## begin Material provided

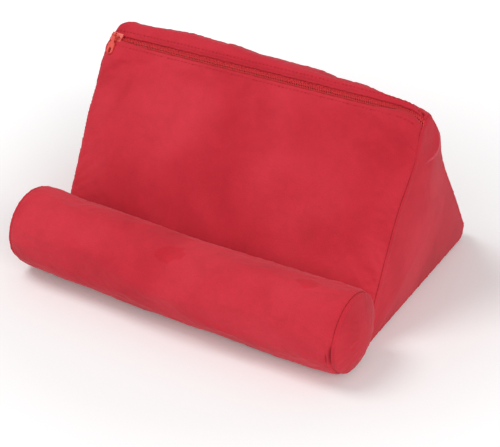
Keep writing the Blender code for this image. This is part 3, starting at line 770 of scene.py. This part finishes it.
class SidePanel:
    """A gusset, as rings drawn in from the outline to its middle."""

    def __init__(self, name, side):
        self.side = side
        self.track = whole_track()
        self.rings = rings = COARSE_GUSSET_RINGS
        around = round(self.track.total / COARSE / 1.5)
        self.length_step = self.track.total / around
        lengths = np.arange(around) * self.length_step
        q = (1 - np.arange(rings) / rings)[:, None] * np.ones(around)
        points, seam = self.points(lengths, q, q, np.zeros_like(q))
        pinned = np.zeros(q.shape, bool)
        pinned[0] = True
        self.patch = Patch(name, points, seam, pinned, wrap_columns=True, cap=GUSSET_MOVE_CAP)

    def outline(self, lengths):
        """The end's outline, pulled about as the seams of the panels are."""
        point, normal = self.track.at(lengths)
        z = point[:, 1]
        past_slot = ease(lengths, self.slot_start() - ZIP_SLOT, self.slot_start())
        bow = humps(z, FRONT_BOWS[self.side]) * (1 - past_slot)
        bow = bow + humps(z, BACK_BOWS[self.side]) * past_slot
        corner = np.full_like(z, self.side * WEDGE_HALF)
        fold = end_fold(corner, lengths - self.slot_start() + BACK_START) * past_slot
        return point + normal * (bow + fold)[:, None], normal

    def slot_start(self):
        """Length along the outline at which the back panel starts."""
        before = FOOT_RADIUS * (math.pi - FACE_ANGLE) + FACE_RUN
        before += BROW_RADIUS * (FACE_ANGLE - ZIP_TILT)
        return before + ZIP_SET_BACK - BROW_REACH + ZIP_SLOT / 2

    def spans(self, lengths):
        """The outline, its middle, and how far the middle lies from each seam there."""
        outline, normal = self.outline(lengths)
        middle = self.track.points.mean(axis=0)
        return outline, middle, np.abs(((outline - middle) * normal).sum(axis=1))[None]

    def points(self, lengths, q, sharp_q, depth, relief=0.0):
        """Places along the outline and shares q from the middle to it in the frame."""
        outline, middle, span = self.spans(lengths)
        section = middle + (outline - middle)[None] * q[..., None]
        seam = (1 - q) * span
        shift = humps(section[..., 1], SIDE_BOWS[self.side]) * (0.35 + 0.65 * sharp_q ** 2)
        height = SIDE_CROWN * (1 - sharp_q ** 2) ** 0.85 + shift
        if self.side > 0:
            crease = crease_height(section[..., 0], section[..., 1])
            height = height + crease * ease(seam, 0.001, 0.007)
        height = height - depth + relief
        section[..., 1] = np.maximum(section[..., 1], FLOOR_GAP)
        return place(self.side * (WEDGE_HALF + height), section), seam

    def fine(self, seed):
        """The gusset's fine rings, close together near its seam."""
        count = round(self.track.total / SEAM_STEP)
        lengths = np.arange(count) * self.track.total / count
        _, _, span = self.spans(lengths)
        steps = edge_steps(0.020, grain=0.0010)
        distance, depth, inner = near_edge(steps)
        fold_place = distance[-1] - inner[-1]
        share = np.linspace(1, 0, GUSSET_RINGS)[1:-1, None]
        q_edge, sharp_edge = 1 - distance[:, None] / span, 1 - inner[:, None] / (span - fold_place)
        q, sharp_q = (np.vstack((edge, edge[-1:] * share)) for edge in (q_edge, sharp_edge))
        depth = np.concatenate((depth, np.zeros(len(share))))[:, None]
        e = np.vstack((np.broadcast_to(steps[:, None], q_edge.shape), (1 - q[len(steps):]) * span))
        relief = seam_relief(lengths[None, :], e, seed)
        points, _ = self.points(lengths, q, sharp_q, depth, relief)
        rows = np.clip(1 - sharp_q, 0, 1) * self.rings
        points += self.patch.move_at(rows, lengths[None, :] / self.length_step)
        return above_floor(points)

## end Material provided

Directions:
Emit the full listing verbatim.

Written solution:
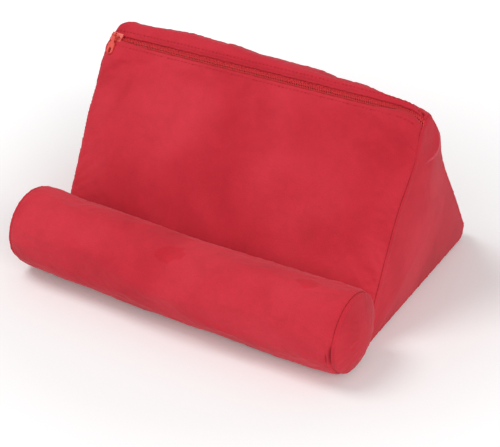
Keep writing the Blender code for this image. This is part 3, starting at line 770 of scene.py. This part finishes it.
class SidePanel:
    """A gusset, as rings drawn in from the outline to its middle."""

    def __init__(self, name, side):
        self.side = side
        self.track = whole_track()
        self.rings = rings = COARSE_GUSSET_RINGS
        around = round(self.track.total / COARSE / 1.5)
        self.length_step = self.track.total / around
        lengths = np.arange(around) * self.length_step
        q = (1 - np.arange(rings) / rings)[:, None] * np.ones(around)
        points, seam = self.points(lengths, q, q, np.zeros_like(q))
        pinned = np.zeros(q.shape, bool)
        pinned[0] = True
        self.patch = Patch(name, points, seam, pinned, wrap_columns=True, cap=GUSSET_MOVE_CAP)

    def outline(self, lengths):
        """The end's outline, pulled about as the seams of the panels are."""
        point, normal = self.track.at(lengths)
        z = point[:, 1]
        past_slot = ease(lengths, self.slot_start() - ZIP_SLOT, self.slot_start())
        bow = humps(z, FRONT_BOWS[self.side]) * (1 - past_slot)
        bow = bow + humps(z, BACK_BOWS[self.side]) * past_slot
        corner = np.full_like(z, self.side * WEDGE_HALF)
        fold = end_fold(corner, lengths - self.slot_start() + BACK_START) * past_slot
        return point + normal * (bow + fold)[:, None], normal

    def slot_start(self):
        """Length along the outline at which the back panel starts."""
        before = FOOT_RADIUS * (math.pi - FACE_ANGLE) + FACE_RUN
        before += BROW_RADIUS * (FACE_ANGLE - ZIP_TILT)
        return before + ZIP_SET_BACK - BROW_REACH + ZIP_SLOT / 2

    def spans(self, lengths):
        """The outline, its middle, and how far the middle lies from each seam there."""
        outline, normal = self.outline(lengths)
        middle = self.track.points.mean(axis=0)
        return outline, middle, np.abs(((outline - middle) * normal).sum(axis=1))[None]

    def points(self, lengths, q, sharp_q, depth, relief=0.0):
        """Places along the outline and shares q from the middle to it in the frame."""
        outline, middle, span = self.spans(lengths)
        section = middle + (outline - middle)[None] * q[..., None]
        seam = (1 - q) * span
        shift = humps(section[..., 1], SIDE_BOWS[self.side]) * (0.35 + 0.65 * sharp_q ** 2)
        height = SIDE_CROWN * (1 - sharp_q ** 2) ** 0.85 + shift
        if self.side > 0:
            crease = crease_height(section[..., 0], section[..., 1])
            height = height + crease * ease(seam, 0.001, 0.007)
        height = height - depth + relief
        section[..., 1] = np.maximum(section[..., 1], FLOOR_GAP)
        return place(self.side * (WEDGE_HALF + height), section), seam

    def fine(self, seed):
        """The gusset's fine rings, close together near its seam."""
        count = round(self.track.total / SEAM_STEP)
        lengths = np.arange(count) * self.track.total / count
        _, _, span = self.spans(lengths)
        steps = edge_steps(0.020, grain=0.0010)
        distance, depth, inner = near_edge(steps)
        fold_place = distance[-1] - inner[-1]
        share = np.linspace(1, 0, GUSSET_RINGS)[1:-1, None]
        q_edge, sharp_edge = 1 - distance[:, None] / span, 1 - inner[:, None] / (span - fold_place)
        q, sharp_q = (np.vstack((edge, edge[-1:] * share)) for edge in (q_edge, sharp_edge))
        depth = np.concatenate((depth, np.zeros(len(share))))[:, None]
        e = np.vstack((np.broadcast_to(steps[:, None], q_edge.shape), (1 - q[len(steps):]) * span))
        relief = seam_relief(lengths[None, :], e, seed)
        points, _ = self.points(lengths, q, sharp_q, depth, relief)
        rows = np.clip(1 - sharp_q, 0, 1) * self.rings
        points += self.patch.move_at(rows, lengths[None, :] / self.length_step)
        return above_floor(points)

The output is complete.